Yoko Ono
Japanese

John Lennon and Yoko Ono detail © Pubic domain
Biography
Yoko Ono is a Japanese artist, musician, and peace activist whose work spans conceptual art, performance, film, music, and activism. She is a key figure of the 1960s avant-garde and an important voice in feminist and participatory art.
Ono is known for her “instruction pieces,” where the artwork exists as an idea completed by the viewer. Works like Grapefruit (1964) invite audiences to imagine or enact simple poetic actions.
Together with John Lennon, she staged the famous Bed-Ins for Peace (1969), merging art, media, and anti-war protest. Peace activism remains central to her practice.
Across decades, Yoko Ono has consistently blurred the boundaries between art and life, positioning creativity as a tool for imagination, resistance, and collective healing.
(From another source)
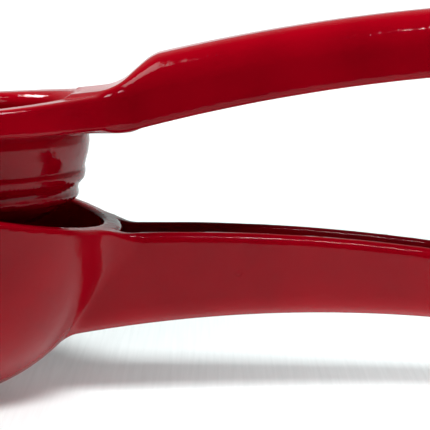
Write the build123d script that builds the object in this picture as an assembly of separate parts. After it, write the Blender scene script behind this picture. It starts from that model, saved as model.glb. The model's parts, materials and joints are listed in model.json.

"A dream you dream alone is only a dream. A dream you dream together is reality."
Did you know?
When Lennon first encountered her work, it wasn’t a grand installation but a small conceptual piece involving a ladder and a magnifying glass. At the top, viewers discovered the tiny word “YES.” Lennon later said that this positive, poetic gesture deeply moved him — and marked the beginning of both a creative and personal partnership that would become one of the most famous in art and music history.